Town inspectors are busy and you trust developers to follow rules, mayor says
The Vrancor Group managed to pave over a conservation area near the Holiday Inn Express in Glendale because town staff are simply too busy to inspect every project regularly, Lord Mayor Betty Disero says.
The town also has to trust that developers and builders will not break the rules, she said.
“Staff aren’t in a position to inspect everything constantly and make sure people are (following town directives),” Disero said in an interview Monday.
She said the illegal construction at 524 York Rd. occurred between inspections by town officials.
Coun. Sandra O’Connor shared the mayor’s view.
“Staff is very busy and it’s very hard to follow up on every single development all of the time,” O’Connor said.
Coun. Allan Bisback looked for accountability during a public meeting on Sept. 13, asking town planner Rick Wilson who was responsible for approving the as-built plan.
Wilson said the project had not been approved after discovery of the illegal construction.
“How did this get overlooked? That still needs to be discussed,” Bisback said in an interview late September.
He said he expects the issue to return to council once a staff report on the situation is finished.
Sometime after 2017, Vrancor built a parking lot and connecting road on top of protected environmental land north of York Road.
“It could happen any number of ways,” Disero said.
“People don’t follow their site plan or they get the town to sign off and then do unapproved additions.”
While the inability of staff to inspect every development daily and the trust placed in the developer can lead to this kind of situation, the problem was compounded by the site’s location and the fact that the town traditionally works “on a complaint basis,” Disero said.
Bisback added: “You would never know unless you were going to stay at one of those hotels. I don’t think a lot of residents know the conservation overlap on approved lands.”
Disero was unsure who noticed the problem first and chief administrative officer Marnie Cluckie was unable to comment on the situation as of Tuesday.
“I’m not really 100 per cent sure whether there was a complaint brought in about this or whether the Niagara Peninsula Conservation Authority noticed it and reported it,” Disero said.
She said the town was alerted to the illegal paving a while ago but couldn’t say exactly when.
“It’s not that (staff) just found out last week. It would have been something that they’ve been trying to work towards compliance — which means the zoning change and pre-consultation meetings and applications,” Disero said.

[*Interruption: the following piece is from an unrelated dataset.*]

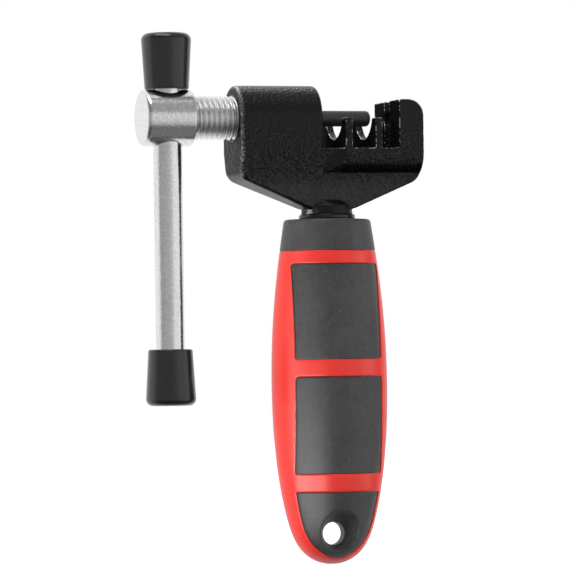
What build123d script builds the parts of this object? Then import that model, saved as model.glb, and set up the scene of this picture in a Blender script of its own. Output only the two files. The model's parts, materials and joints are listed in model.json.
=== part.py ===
# Bicycle chain tool: a cast head with two chain cradles and an anvil jaw, a threaded drive screw
# with a sliding tommy bar, a press pin, and an overmoulded two-colour handle below the head.
#
# Millimetres. The origin is the centre of the rivet exit bore in the anvil jaw. +X is the way the
# screw drives the press pin, +Z is up, and the handle hangs down along -Z. The tool is symmetric
# about the plane Y = 0.
from build123d import *

import os

# ---- driving dimensions -------------------------------------------------------------------

# Gap on the radius of every sliding or turning fit, and between faces that only touch at a stop.
RUNNING_GAP = 0.05

# Anvil jaw and chain cradles.
JAW_HALF_THICKNESS = 2.9
JAW_TOP_Z = 4.0
JAW_TOP_CORNER_RADIUS = 3.6
JAW_BOTTOM_CORNER_RADIUS = 3.2
EXIT_BORE_RADIUS = 2.2
EXIT_GROOVE_RADIUS = 1.8
CRADLE_HALF_WIDTH = 8.9
CRADLE_FLOOR_Z = -7.1
CRADLE_BOTTOM_Z = -13.1
CRADLE_UNDERSIDE_RADIUS = 5.2
CRADLE_NARROW_HALF_WIDTH = 6.4
CRADLE_NARROW_LENGTH = 4.6
FIN_THICKNESS = 1.6
FIN_LEFT_X = (-15.7, -8.6)
FIN_TIP_Z = -0.2
SEAT_RADIUS = 6.2
SEAT_BOTTOM_Z = -4.7

# Screw barrel and the web under it.
BARREL_LEFT_X = -40.0
BARREL_RIGHT_X = -20.5
BARREL_RADIUS = 7.4
BARREL_EDGE = 0.9
WEB_TAPER_START_Z = -8.0
WEB_LEFT_CORNER_Z = -13.7
WEB_LEFT_CORNER_RADIUS = 3.0
WEB_RIGHT_CORNER_Z = -14.0
WEB_BOTTOM_Z = -20.6
WEB_BOTTOM_HALF_DEPTH = 3.7

# Neck, and the stud that ties the head to the handle.
HANDLE_X = -17.7
NECK_TOP_Z = -18.9
NECK_SHOULDER_Z = -19.9
NECK_BOTTOM_Z = -21.9
NECK_TOP_RADIUS = 4.7
NECK_SHOULDER_RADIUS = 5.6
NECK_BOTTOM_RADIUS = 5.9
WASHER_RADIUS = 6.4
WASHER_THICKNESS = 1.1
WASHER_EDGE = 0.3
STUD_RADIUS = 3.0
STUD_IN_HEAD = 9.5
STUD_IN_HANDLE = 21.0
STUD_EDGE = 0.5
INSERT_RADIUS = 4.5
INSERT_BELOW_WASHER = 4.0
INSERT_LENGTH = 17.0
INSERT_GROOVE_WIDTH = 1.6
INSERT_GROOVE_DEPTH = 0.6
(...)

Now that the illegal construction has been identified, Disero said there are only two options for council to take: either rezone the area so the road is no longer in a conservation area or order the developer to tear up the road and replant the land.
The latter option has a precedent, she said.
“That’s happened before in Niagara-on-the-Lake, although it was in respect to woodlots,” Disero said.
“There have been a couple of farmers that have actually had to reforest areas at the requirement of the conservation authority,” she said.
But Disero was frank in saying she was unsure what recommendation the conservation authority would make in this instance and that the agency’s determination could affect council’s final decision.
“In some occasions they are very lax and in some occasions they are very strict.”
The region is now looking after the conservation land in question and reviewing an ecological impact study supplied by the developer.
Either way, some councillors were not shy in expressing their dissaproval of the developer’s actions.
“It is disappointing that we’re at this juncture,” Bisback said.
“You grant approval to build a development and then you find out later that it wasn’t built correctly.”
Coun. Norm Arsenault did not hold back during the September public meeting.
“It just makes me crazy when I see developers taking over conservation areas like this without asking permission,” Arsenault said.
O’Connor sought assurance from Wilson that the work had in fact been done illegally. “I was quite surprised about that,” she said.
“That’s why I had to reinforce it and say, ‘Are you saying that they paved (the conservation lands) illegally?’”
Wilson repeatedly affirmed that the work had been done without the town’s approval.
O’Connor took issue with the environmental impact study by Myler Ecological Consulting.
“(Myler) was saying because of the emerald ash borer and the demise of the ash trees the lot didn’t have the same value to the environment,” she said.
That narrow view didn’t consider the long-term growth potential of the area, she said.
“In the long run, we won’t just have buckthorn brush there. We will have tall oak trees. It takes time. That woodlot does have value, but that’s just my view,” she said.